At 13: 53% of girls are unhappy with their body.
At 17: 78%.
At Adulthood: 91% of women are unhappy with their body and resort to dieting.
This week we dove deep into that unhealthy relationship in The Jourse. Katie said that people who are unhappy with their body often also have an unhealthy relationship with food. The trick is to identify the trigger, acknowledge it, and find another way to deal with the problem.
Another way to deal with this issue is to recognize it is a vehicle for being, for giving, for loving, for moving, for feeling. When you recognize this your start to realize you need to take care of your body. Do that by:
- Regular exercise-get up and move. This doesn’t necessarily mean going to the gym. It means walking, moving, playing, dancing and remaining active throughout the day.
- Balanced diet-This is more than what you eat. It is what you watch, listen to, and who you hang out with.
- Water-1/2 your body weight in water is needed per day. Most of the time you aren’t actually hungry. You are just thirsty.
- Sleep-This is different for every person. Be mindful of what your body needs.
It is also helpful to recognize your deficits in this area by identifying the energy you need, rather than the size of clothing you would like to be.
I fall firmly into that 91%. I’m not sure where it came from but I have been unhappy with my body for as long as I can remember. I have also been dieting for as long as I can remember, until recently that is when I started to shift my mindset on this topic from weight loss to nutrition.
It is because of the unhealthy relationship I have with food.
If I get stressed, I eat. If I’m sad, I eat. If I’m bored, I eat. I eat to celebrate. I eat to socialize. Everything I do revolves around eating. It has been a hard shift to think of food as fuel and not all the important parts of my life. One that I am still working on every single day. Some days are definitely better than others on this one.
Being able to acknowledge what my body can do, as opposed to focus on its limitations was an important lesson for me in this weeks training. Katie had us think about writing a love letter to our bodies just to help us adjust our mindset from that of hating our bodies to one of loving all it can do.
Lastly, she reminded us that our children see how we talk about ourselves and, if for no other reason, we should treat our bodies more kindly so our next generation will to.

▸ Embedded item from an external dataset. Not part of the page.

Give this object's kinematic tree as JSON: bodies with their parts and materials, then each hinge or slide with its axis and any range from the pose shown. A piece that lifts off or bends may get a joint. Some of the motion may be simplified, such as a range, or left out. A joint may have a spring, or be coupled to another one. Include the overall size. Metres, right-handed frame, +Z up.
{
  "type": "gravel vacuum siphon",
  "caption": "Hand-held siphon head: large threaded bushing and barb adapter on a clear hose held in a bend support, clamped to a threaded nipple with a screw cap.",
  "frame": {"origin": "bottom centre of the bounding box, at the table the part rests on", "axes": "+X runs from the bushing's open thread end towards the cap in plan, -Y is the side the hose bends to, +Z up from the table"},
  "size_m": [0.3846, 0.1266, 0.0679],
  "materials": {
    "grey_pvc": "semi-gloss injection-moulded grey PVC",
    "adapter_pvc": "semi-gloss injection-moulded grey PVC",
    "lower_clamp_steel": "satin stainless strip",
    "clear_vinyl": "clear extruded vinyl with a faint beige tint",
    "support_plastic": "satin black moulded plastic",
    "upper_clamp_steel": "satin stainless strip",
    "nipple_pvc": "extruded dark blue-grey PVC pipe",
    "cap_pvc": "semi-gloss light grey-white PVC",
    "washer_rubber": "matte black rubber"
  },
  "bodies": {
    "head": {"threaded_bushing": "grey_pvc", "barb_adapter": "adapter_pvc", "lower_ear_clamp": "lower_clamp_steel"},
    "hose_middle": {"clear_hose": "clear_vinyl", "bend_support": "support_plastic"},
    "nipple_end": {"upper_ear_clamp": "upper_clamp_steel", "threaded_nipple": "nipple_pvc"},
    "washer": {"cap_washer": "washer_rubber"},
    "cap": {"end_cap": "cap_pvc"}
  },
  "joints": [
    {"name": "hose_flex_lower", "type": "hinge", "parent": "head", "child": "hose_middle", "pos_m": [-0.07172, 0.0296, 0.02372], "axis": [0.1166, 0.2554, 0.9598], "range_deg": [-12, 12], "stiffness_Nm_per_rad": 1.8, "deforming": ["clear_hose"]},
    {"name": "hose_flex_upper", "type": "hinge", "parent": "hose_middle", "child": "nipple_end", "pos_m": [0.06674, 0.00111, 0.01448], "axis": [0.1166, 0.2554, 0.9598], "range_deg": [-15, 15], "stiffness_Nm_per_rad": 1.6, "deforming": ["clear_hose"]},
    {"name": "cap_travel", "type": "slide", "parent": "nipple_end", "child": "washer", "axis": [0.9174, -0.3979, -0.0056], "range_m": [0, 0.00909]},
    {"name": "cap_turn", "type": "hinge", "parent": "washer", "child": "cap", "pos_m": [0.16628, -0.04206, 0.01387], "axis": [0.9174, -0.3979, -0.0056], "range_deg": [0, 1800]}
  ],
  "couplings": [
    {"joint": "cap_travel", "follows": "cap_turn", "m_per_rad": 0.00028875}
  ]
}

I remember distinctly the moment I realized that traveling solo is really a gift. My work had taken me to Anaheim for the week and I had flown down the day prior to get myself situated and well, go to Disneyland obviously; Anaheim is the City that was built by a mouse! My colleagues, to put it mildly, wanted nothing to do with it. I, on the other hand, had an annual pass and Disney well, Disney is my thing. So I decided to get out of my comfort zone and go solo.
I had read on several of the travel blogs that solo Disney is actually not that uncommon of an occurrence. I scoured the internet for tips and tricks, travel journals, anything that would make me feel like what I was about to do was normal. I brought a book (just in case it got awkward standing in line for an hour or so with no one to talk to), my phone, I had earbuds so I could listen to music. Basically I prepared to entertain myself in the event I couldn’t handle being alone.

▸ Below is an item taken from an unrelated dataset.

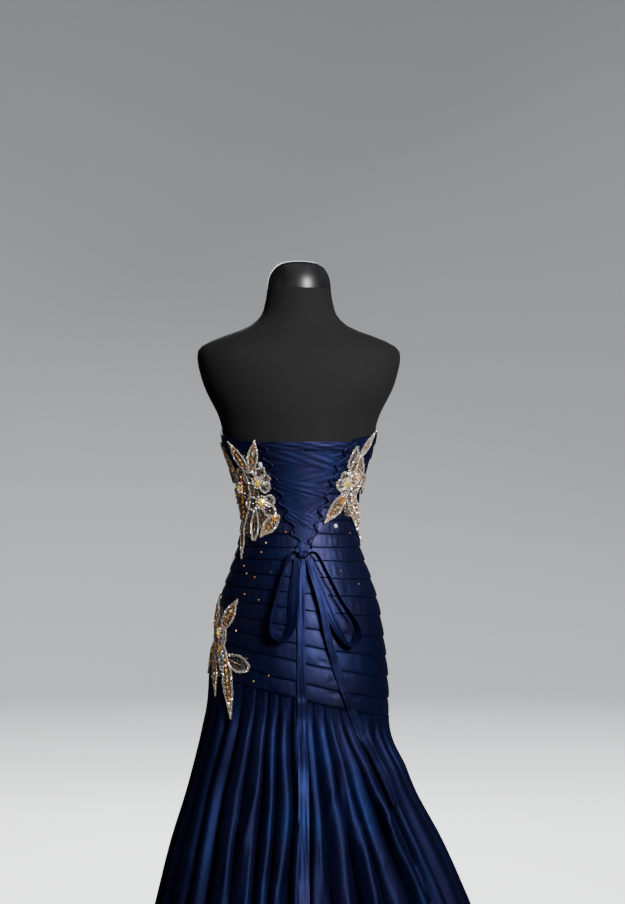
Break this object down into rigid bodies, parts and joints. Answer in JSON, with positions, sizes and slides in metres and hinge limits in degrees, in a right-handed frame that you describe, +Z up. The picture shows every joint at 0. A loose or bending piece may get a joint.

The day came and I flew from Sacramento down to Orange County, I checked into the hotel and then off to the park I went. I had my purse of supplies and I remember calling my husband shortly after getting in the park because I was nervous about spending 12 hours by myself. We spent 10 minutes or so outlining my touring plan (if you don’t know that that is, send me a message, that’s a entirely different subject) and then, with a bit of trepidation, I set off on my own.
I didn’t need any of my packed-in distractions. Traveling solo allowed me to open my eyes and see what was around me.
Taking the opportunity to go to one of my favorite places in the world by myself let me experience it exactly as I wanted to. More importantly, it allowed me to slow down and just be an observer. My typical role in life is that of a planner. I joke (but it’s not actually a joke) about carrying a clipboard. I will tell people I have a clipboard that outlines my clipboard projects! Disney is no different. When we go, either as a family, or with friends, I tend to plan the day, know the course, and guide the group.
Late in the day on this first solo trip I remember standing in line for Pirates of the Caribbean. There was a Dad and his three boys in front of me. They were rambunctious and rowdy…typical end of day Disney behavior right? One of the boys was particularly worried about me; he must have been about seven. As we boarded the ride, he and his family got in the front row and I climbed in, by myself, in the row immediately behind. When he realized no one else was boarding with me, he turned around, and with wide-eyes asked me, “Are you alone?”
I smiled and said, “Of course. Hanging out with myself is one of my favorite things to do.”
Since then I haven’t shied at the opportunity to travel solo. Usually, these opportunities are tied to a work event or a conference I am attending. Not only do I get to slow down and really take in what is around me, traveling solo also pulls me out of my comfort zone and tests my ability to be social. I’ve made new friends in Ashland, New Orleans, and sometimes, just sometimes, I even chat up people on the plane.
Lastly, by freeing myself of distraction while traveling solo, I have found that I have been able to clear my head. Usually these opportunities come at a time where I am really wrestling with something. I have a decision to make and taking some time to be alone let’s me focus, think, and listen to the inner voice in my head that often gets drowned out by life. Without a doubt, taking an opportunity to be by myself for a little amount of time has always helped me make a decision.
So here comes the challenge, this week, start planning a solo trip. It doesn’t have to be big. Take a day trip to the city. Spend a night at a hotel and have a spa day. Find a weekend conference and book it. The possibilities are limitless but I promise you, so are the rewards.